Une centaine d’œuvres couvrant plus de soixante ans de carrière, depuis ses débuts jusqu’aujourd’hui, permet de retracer son parcours hors normes. Figure majeure de l’avant-garde américaine dans les années 1950 et 1960 (installée à New-York, elle côtoie Georges Maciunas, La Monte Young, John Cage… et accueille dans son loft performances et concerts), considérée comme l’inventrice de l’art conceptuel (c’est à dire quand l’idée prime sur l’objet), artiste pionnière de la performance puis plus tard d’internet et des réseaux sociaux, elle contribua à redéfinir le statut de l’artiste et de l’œuvre. L’exposition aborde tous les aspects de son travail : poèmes, œuvres musicales, films, clips, installations, performances, dessins, sculptures… Elle s’ouvre sur les « instructions » soit des consignes (transmises verbalement ou à l’écrit) pour créer une œuvre. 150 d’entre elles furent réunies dans le recueil Grapefruit publié en 1964, les pages sont reproduites au mur du MAC.

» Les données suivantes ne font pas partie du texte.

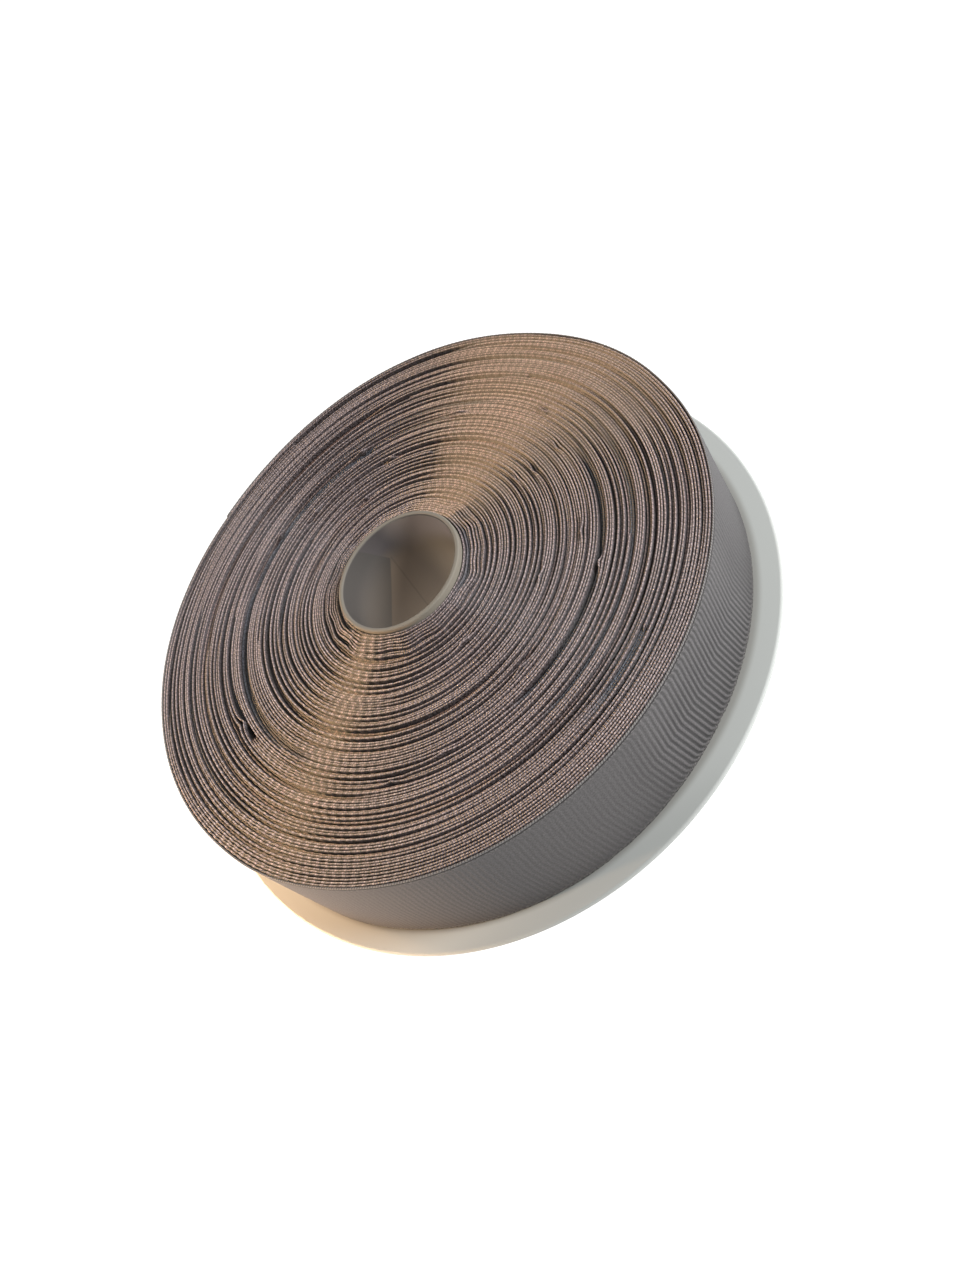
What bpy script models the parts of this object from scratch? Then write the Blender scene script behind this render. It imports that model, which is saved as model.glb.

« frappez un mur avec votre tête », « écoutez le bruit de la terre qui tourne », « découpez un tableau et laissez le vent disperser les morceaux », « comptez tous les mots du livre plutôt que de les lire » Yoko Ono, Grapefruit

Yoko Ono

Comme de nombreux visiteurs, plantez un clou dans une vraie fausse salle de réunion (Yoko Ono, Painting to Hammer a Nail)

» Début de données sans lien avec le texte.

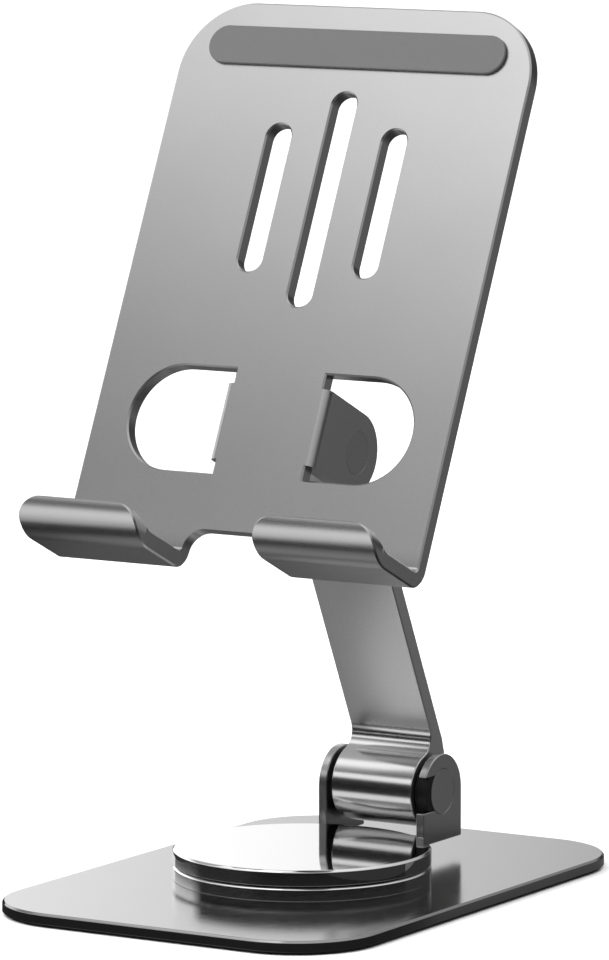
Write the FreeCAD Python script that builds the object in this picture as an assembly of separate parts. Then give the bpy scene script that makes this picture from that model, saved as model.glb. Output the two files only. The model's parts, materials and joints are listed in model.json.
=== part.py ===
import FreeCAD, Part
import math
import os

# A foldable metal phone stand: a flat base, a disc that turns on it, an arm hinged to the disc
# and a holder plate hinged to the arm. Millimetres. The origin is the centre of the base's
# underside, +Z is up and the phone faces -Y.

V = FreeCAD.Vector
X_AXIS = V(1, 0, 0)
Z_AXIS = V(0, 0, 1)

# ---- base and turntable, from the floor up ----
BASE_WIDTH = 76.0
BASE_DEPTH = 112.0
BASE_CORNER = 16.5
MAT_THICK = 0.6
MAT_INSET = 0.8
BASE_THICK = 2.0
DISC_R = 23.8
DISC_Y = -2.3                     # the swivel axis stands a little in front of the base's centre
LOWER_DISC_THICK = 2.5
DISC_GAP = 0.3                    # shadow groove between the fixed and the turning disc
UPPER_DISC_THICK = 2.9
EDGE_BREAK = 0.4                  # chamfer on the visible edges of the plates and discs

BASE_TOP = MAT_THICK + BASE_THICK
LOWER_DISC_TOP = BASE_TOP + LOWER_DISC_THICK
UPPER_DISC_Z = LOWER_DISC_TOP + DISC_GAP
UPPER_DISC_TOP = UPPER_DISC_Z + UPPER_DISC_THICK

# ---- swivel joint under the disc ----
STUD_R = 4.0
STUD_FLANGE_R = 6.0
STUD_FLANGE_THICK = 0.8
STUD_THREAD_R = 3.0
STUD_FOOT_Z = 0.9
PIVOT_NUT_FLATS = 10.0
PIVOT_NUT_TOP = 1.95
BASE_BORE_R = 8.6
BUSH_R = 5.6
SLIP_RING_R = (18.6, 21.4)
SLIP_RING_Z = (4.5, 5.3)
LOWER_SCREW_CIRCLE_R = 14.0
LOWER_SCREW_R = 1.25
LOWER_SCREW_HEAD_R = 2.5
LOWER_SCREW_COVER = 0.8           # metal left above the screws' tips
BRACKET_SCREW_X = 8.0
BRACKET_SCREW_Y = (-11.0, 12.0)
BRACKET_SCREW_R = 1.0
BRACKET_SCREW_HEAD_R = 2.2
BRACKET_SCREW_REACH = 0.9         # how far the bracket's screws go into the disc
PIVOT_SPRING_R = 7.6
RUNNING_FIT = 0.05                # radial clearance of every turning fit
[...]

Telle une partition musicale, n’importe qui peut s’en emparer : l’interprétation est laissée libre à chacun de telle sorte que le résultat est imprévisible et qu’il n’en existe en théorie pas deux pareils. À chaque nouvelle exposition de Yoko Ono, de nouvelles copies d’exposition sont créées (elles seront détruites pendant le démontage). Ainsi à Lyon, l’installation Ex It composée de dizaines de cercueils desquels émergent des plants d’arbustes a été réalisée par des artisans locaux et en partenariat avec le parc de la Tête-d’Or voisin tandis que la réalisation d’une Kitchen piece a été confiée à deux chefs cuisiniers de la région…

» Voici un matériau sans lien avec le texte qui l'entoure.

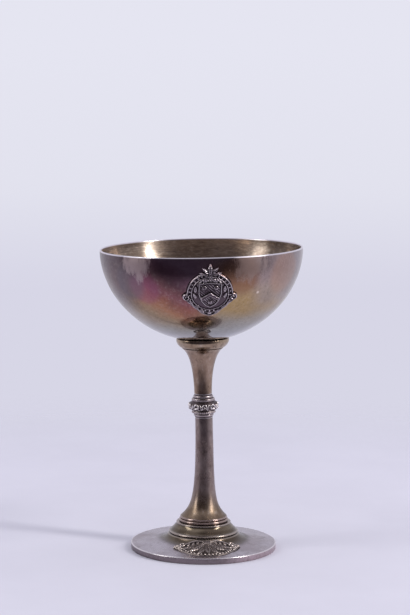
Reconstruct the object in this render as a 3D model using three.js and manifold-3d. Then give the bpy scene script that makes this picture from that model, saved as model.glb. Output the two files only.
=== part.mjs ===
// A small silver presentation goblet: a wide, round bowl on a slim trumpet stem with a cast knop at its
// middle, over a stepped, spun foot. A cast badge sits on the bowl and another on the foot.
// Everything above the lower stem leans a little to the side, as the bent original does.
// Millimetres, +Z up. Both badges face -Y. The origin lies on the surface that the foot stands on,
// under the middle of the bowl's rim.
import * as THREE from "three";
import Module from "manifold-3d";
import { mergeVertices } from "three/addons/utils/BufferGeometryUtils.js";

const wasm = await Module();
wasm.setup();

// Clearance left for the solder, between pieces whose faces are curved or turned
const FIT_GAP = 0.3;

// Bowl
const RIM_RADIUS = 47.5;
const BOWL_DEPTH = 43.75; // outside, from the rim down to the pole
const BOWL_FULLNESS = 1.95; // 2 gives a plain ellipse, and less a slimmer bowl
const BOWL_WALL = 0.9;

// Stem. The shaft is its slender part, on both sides of the knop.
const SHAFT_RADIUS = 4.18;
const LOWER_STEM_LENGTH = 47.0;
const LOWER_FLARE_LENGTH = 7.0;
const STEM_FOOT_RADIUS = 10.75;
const STEM_WALL = 1.1;
const STEM_TOP_PLATE = 2.0; // closes the top of the hollow lower stem
const UPPER_STEM_LENGTH = 22.1; // up to the groove under the collar
const UPPER_FLARE_LENGTH = 17.5;
const UPPER_FLARE_RADIUS = 9.7;
const LEAN = THREE.MathUtils.degToRad(1.25); // everything above the lower stem, towards -X

// Collar that cups the bowl
const COLLAR_RADIUS = 12.4;
const COLLAR_HEIGHT = 4.3;
const COLLAR_UNDERCUT = 2.2; // its underside curves in by this much
const COLLAR_LIP = 0.5;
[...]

Pour cette première rétrospective française, les œuvres interactives ont été privilégiées de manière à ce que le visiteur ne soit plus seulement spectateur mais devienne acteur : celui-ci est encouragé à activer ou participer à différentes pièces (certaines en laisseront plus d’un circonspect, à raison). Yoko Ono interroge nos limites et nous invite à transgresser la règle du “ne pas toucher” en vigueur dans les musées. Il est amusant de regarder les visiteurs hésiter, oser puis se prendre totalement au jeu au fil du parcours. Au MAC, on pourra ainsi prendre de la hauteur en montant à une échelle, planter un clou dans une vraie fausse salle de réunion, tester sa mémoire en jouant sur un échiquier entièrement blanc ou repartir avec une pièce d’un puzzle.

(Yoko Ono, Fly)

Yoko, Ono, Fly (1970). « Laissez marcher une mouche sur le corps d’une femme des pieds à la tête et laissez-la s’envoler par la fenêtre. »

L’exposition réunit les pièces les plus emblématiques/célèbres de l’artiste comme Cut Piece (à l’occasion d’une performance en 1964, Yoko Ono, agenouillée au centre d’une scène, invite le public venue la voir à découper et emporter des morceaux de ses vêtements) ou Fly. La permanence des messages véhiculés par l’artiste (la plupart n’ont pas vieilli et trouvent une résonance particulière au regard de l’actualité) et l’émotion qui s’en dégage est frappante. L’engagement de Yoko Ono pour la paix, qui pourrait passer pour extrêmement naïf parfois, se manifeste à travers ses œuvres ; que celles-ci nous confrontent à la violence : objets du quotidien coulés en bronze recouverts de pigments couleur sang, témoignages de femmes des violences dont elles ont été victimes (Arising, 2013), wagon criblé d’impacts de balles sur le parvis du musée (dont Yoko Ono a souhaité faire un “mémorial dédié à toutes les injustices du XXe siècle)… ou au contraire appellent à la paix comme le slogan War is over if you want it (l’action consiste en un bed-in réalisé en 1969 pendant sa lune de miel avec John Lennon couplé à une campagne d’affichage aux quatre coins du globe).

Yoko Ono, Freight Train

Sur le parvis du musée d’art contemporain de Lyon, une “recréation” du Freight Train de Yoko Ono (l’artiste en a fait don au musée)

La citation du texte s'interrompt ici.